= Data listing =
■ ■ ■ ■ ■ ■ ■

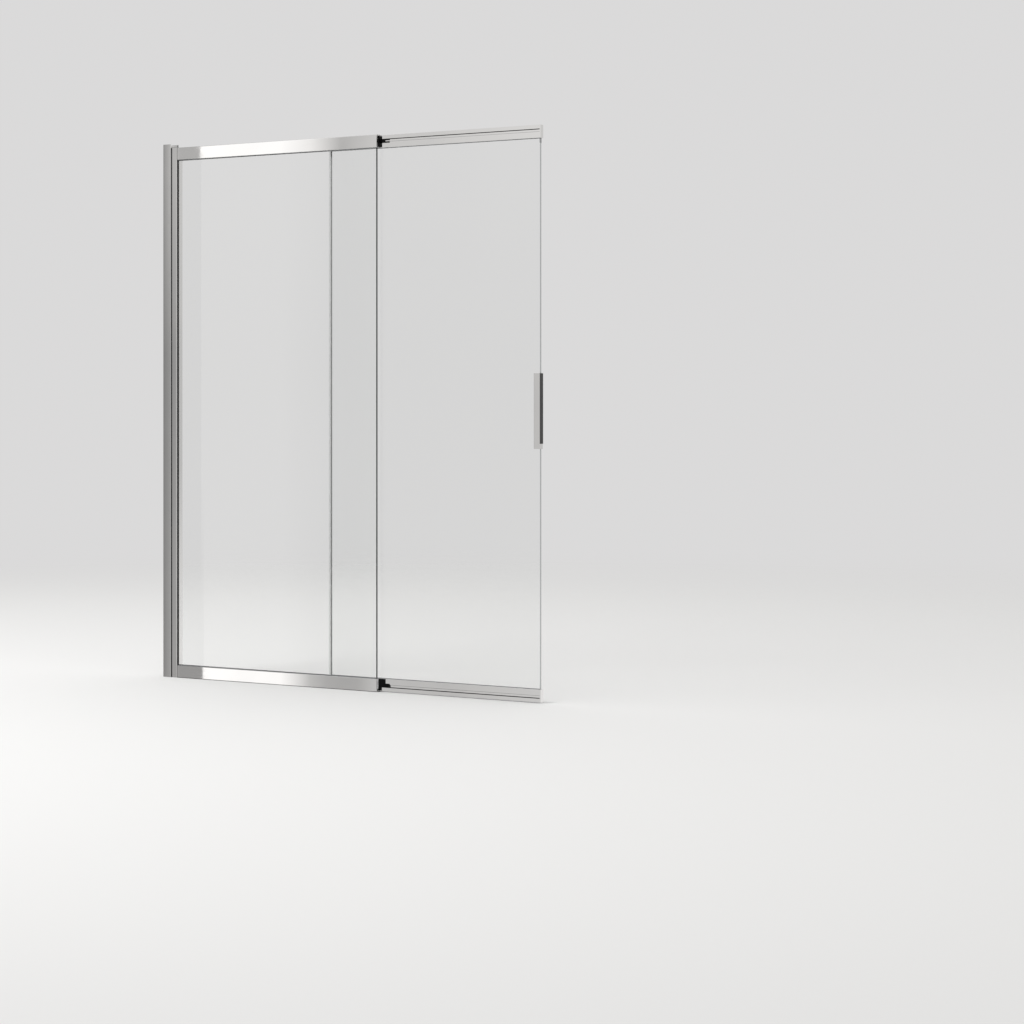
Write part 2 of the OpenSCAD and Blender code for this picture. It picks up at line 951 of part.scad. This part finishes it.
module handle() {
    color(chrome)
        difference() {
            along_z(handle_z, handle_z + handle_h) handle_section();
            for (z = grub_z)
                translate([grub_x, slide_y, z])
                    rotate([-90, 0, 0]) cylinder(h = handle_t, d = grub_d + 2 * seat);
        }
}

// Black strip on the handle's end face, which stops short of its lower end
module handle_bumper() {
    side = handle_t / 2;
    color(black)
        along_z(handle_z + bumper_short, handle_z + handle_h)
            rounded([handle_x1, slide_y - side], [handle_x1 + bumper_t, slide_y + side], bumper_t / 3);
}

module handle_liner() {
    color(black)
        along_z(handle_z, handle_z + handle_h)
            difference() {
                plate([handle_x0 + 1, slide_y - slot_y], [slide_pane_x1 + liner_t, slide_y + slot_y]);
                plate([handle_x0, slide_y - pane_t / 2], [slide_pane_x1, slide_y + pane_t / 2]);
            }
}

module handle_screws() {
    len = handle_t / 2 - slot_y - grub_short;
    color(steel)
        for (z = grub_z)
            translate([grub_x, slide_y + slot_y, z])
                rotate([-90, 0, 0])
                    difference() {
                        cylinder(h = len, d = grub_d);
                        translate([0, 0, len]) socket(grub_d / 2, len / 2);
                    }
}

// Short grey buffer on the pane's free edge, under the upper rail
module edge_buffer() {
    side = pane_t / 2 + buffer_side;
    z1 = screen_h - slide_top;
    color(grey)
        along_z(z1 - buffer_h, z1)
            difference() {
                rounded(
                    [slide_pane_x1 - buffer_lap, slide_y - side],
                    [slide_pane_x1 + buffer_t, slide_y + side], buffer_side / 2);
                plate(
                    [slide_pane_x1 - buffer_lap - eps, slide_y - pane_t / 2],
                    [slide_pane_x1, slide_y + pane_t / 2]);
            }
}

wall_channel();
channel_wiper_front();
channel_wiper_rear();
stile();
stile_gasket();
stile_screws();
screw_covers();
rail_screws();
fixed_rail_bottom();
fixed_rail_top();
fixed_glass();
fixed_seal_bottom();
fixed_seal_top();
pocket_plug_bottom();
pocket_plug_top();
guide_bottom();
guide_top();
guide_screws();
cradle_bottom();
cradle_top();
cradle_screws();
fixed_axles();
sliding_rail_bottom();
sliding_rail_top();
sliding_glass();
sliding_seal_bottom();
sliding_seal_top();
overlap_seal();
end_cap_bottom();
end_cap_top();
edge_buffer();
handle();
handle_bumper();
handle_liner();
handle_screws();
carriage_bottom();
carriage_top();
carriage_screws();
slide_axles();
stop_bottom();
stop_top();
stop_screws();
roller_fixed_bottom();
roller_fixed_top();
roller_slide_bottom();
roller_slide_top();
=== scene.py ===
"""Looks for the sliding bath screen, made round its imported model.

The nodes get their materials and softer edges. A camera, a floor, a light and the cards that the bright
metal mirrors make up the studio. Lengths are in metres.
"""

import json
import math

import bpy
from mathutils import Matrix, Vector

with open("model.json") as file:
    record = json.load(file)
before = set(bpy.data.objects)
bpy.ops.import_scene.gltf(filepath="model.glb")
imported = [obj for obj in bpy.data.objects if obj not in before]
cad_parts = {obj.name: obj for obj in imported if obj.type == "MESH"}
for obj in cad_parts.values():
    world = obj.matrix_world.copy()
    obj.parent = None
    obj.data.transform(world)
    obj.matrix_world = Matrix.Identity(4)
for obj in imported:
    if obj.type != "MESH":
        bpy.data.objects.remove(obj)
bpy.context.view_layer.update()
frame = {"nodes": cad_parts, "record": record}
NODES = frame["nodes"]
scene = bpy.context.scene

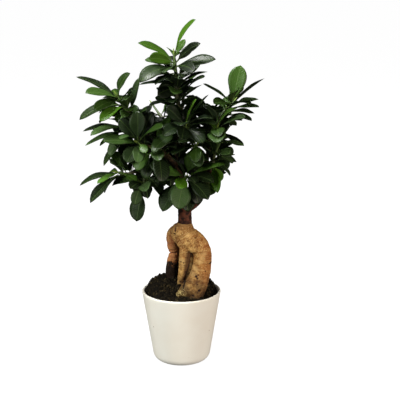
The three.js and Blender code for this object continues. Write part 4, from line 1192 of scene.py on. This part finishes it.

■ ■ ■ ■ ■ ■ ■

= Requirements =
Output exactly one stretch of the listing: from the line containing "wall_channel();" through the line containing "bpy.context.view_layer.update()", both end lines included.

= Reply =
wall_channel();
channel_wiper_front();
channel_wiper_rear();
stile();
stile_gasket();
stile_screws();
screw_covers();
rail_screws();
fixed_rail_bottom();
fixed_rail_top();
fixed_glass();
fixed_seal_bottom();
fixed_seal_top();
pocket_plug_bottom();
pocket_plug_top();
guide_bottom();
guide_top();
guide_screws();
cradle_bottom();
cradle_top();
cradle_screws();
fixed_axles();
sliding_rail_bottom();
sliding_rail_top();
sliding_glass();
sliding_seal_bottom();
sliding_seal_top();
overlap_seal();
end_cap_bottom();
end_cap_top();
edge_buffer();
handle();
handle_bumper();
handle_liner();
handle_screws();
carriage_bottom();
carriage_top();
carriage_screws();
slide_axles();
stop_bottom();
stop_top();
stop_screws();
roller_fixed_bottom();
roller_fixed_top();
roller_slide_bottom();
roller_slide_top();
=== scene.py ===
"""Looks for the sliding bath screen, made round its imported model.

The nodes get their materials and softer edges. A camera, a floor, a light and the cards that the bright
metal mirrors make up the studio. Lengths are in metres.
"""

import json
import math

import bpy
from mathutils import Matrix, Vector

with open("model.json") as file:
    record = json.load(file)
before = set(bpy.data.objects)
bpy.ops.import_scene.gltf(filepath="model.glb")
imported = [obj for obj in bpy.data.objects if obj not in before]
cad_parts = {obj.name: obj for obj in imported if obj.type == "MESH"}
for obj in cad_parts.values():
    world = obj.matrix_world.copy()
    obj.parent = None
    obj.data.transform(world)
    obj.matrix_world = Matrix.Identity(4)
for obj in imported:
    if obj.type != "MESH":
        bpy.data.objects.remove(obj)
bpy.context.view_layer.update()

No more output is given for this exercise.